短編小説の映画化は意外と難しい!

よく、映画が先か?原作が先か?という論争になったりする。要するに映画を観る前に原作小説を読む派か、原作を読みたくても我慢して、映画を見た後に読む派か、である。中学生の時に新宿プラザ劇場で見た「ゴッドファーザー」が本当に面白く“映画って凄い!”と思ったものの、あの分厚い早川書房のハードカバーの原作を読む年齢ではなかった。

時が経ち、二十歳ぐらいの時に神田の古本屋で、かなり傷んだ「ゴッドファーザー」の原作を(安かったから)買い読んでみた。これが映画以上に面白い。しかし映画の方がダメに見えることはなく、逆に益々光り輝いてくるのだった。これは「ジャッカルの日」にも同様なことが言えたりした。こうして、映画を先に見る派になったのである。

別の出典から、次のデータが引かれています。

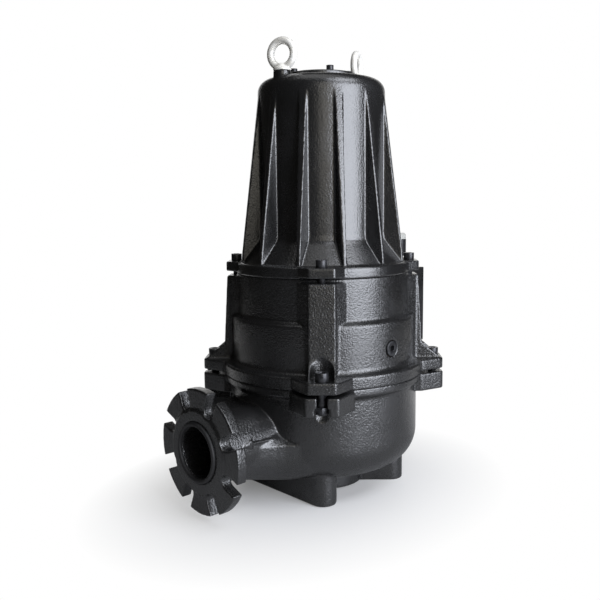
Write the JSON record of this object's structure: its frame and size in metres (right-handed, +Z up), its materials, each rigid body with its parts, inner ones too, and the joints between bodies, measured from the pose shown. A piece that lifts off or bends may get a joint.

しかし映画化されるとは思ってもみなかった作品は、先に読んでしまったこともある。代表的な例は「羊たちの沈黙」だった。長時間飛行機に乗ることがあり、空港で文庫本を買って一気に読んでしまった。「ブラックサンデー」のトマス・ハリスという作家の名前を知っていたので、買ってしまったのだった。ジョディ・フォスターアンソニー・ホプキンスで映画が出来たのはその後だった。

なぜ、こんなことを書くかというと、藤沢周平の短編「小川の辺」を、先に原作を読み、後から映画を見てしまったからだ。今では以前のように映画化決定を知っても、読む機会があれば先に原作に触れてもいいと思っているので、「小川の辺」も先に読んだわけである。問題は後からの映画体験ではなく、先に読んだが故に感じた、短編小説の映画化が以外と難しいものだということである。

小川の辺」は、短編の一字一句も漏らさず映像化した完璧な映画化だった。短編のため、エピソードをひとつも落とすことなく、見事なまでの原作通りとなっている。しかし映画として見た場合、活字の上っ面だけすくった印象が強いのである。だが、もしかして原作を先に読まなかったら、こうした印象は受けなかったかもしれないと思い悩んでしまったのである。

脱藩侍の佐久間を追いかけ、藩命により斬らねばならなくなった侍、朔之助。佐久間の剣を上回ることが出来るは朔之助しかいなかったのだ。しかしその佐久間には自分の妹、田鶴が嫁いでいたという運命の皮肉。更に、その妹も兄と同様に幼い頃から剣術の稽古に励み、かなりの使い手になっていた。彼女は、幼い頃よりその家に仕えていた新蔵の事を好いていたが、使用人とは一緒になれない時代。新蔵の申し出により追跡に同行して、佐久間と田鶴を探す旅に出るのであった。

こうした導入部から、探す旅の風景。そして最後の斬り合いまで、藤沢周平の原作を読んだ時にイメージした通りの映像だった。ここで比べてしまったのが、同じ藤沢周平の「必死剣鳥刺し」だった。同じ作者、同じ短編からの映画化作品だ。しかし「〜鳥刺し」には映画ならでは工夫された設定があり、豊かなイマジネーションがあり、その独自性が映画として魅力だった。この違いはなんなのだ?要するに脚本の問題か?それとも映画化そのもののコンセプトの違いか?

同じ藤沢文学からの映画化で、山田洋次監督の「隠し剣鬼の爪」は、同名の短編と「雪あかり」という別な短編の合体させてあるので、最初から比べられない(「たそがれ清兵衛」「武士の一分」は未読)。「小川の辺」の篠原哲雄監督は以前にも「山桜」を撮っているが、その時は映画の上っ面感は感じなかった。でもそれは後から原作を読んだから感じなかったんだ、とい言われれば、そうかもしれない。

たぶん「小川の辺」の映画だけしか見ていなかったら、高評価しただろう。でも「〜鳥刺し」の例があるから、結局は平山秀幸篠原哲雄の技量の差としなければならなくなってしまうのだ。それでも割り切れない部分がある。最終的には、短編小説の映画化が難しいという事実だけが残るのだろうか?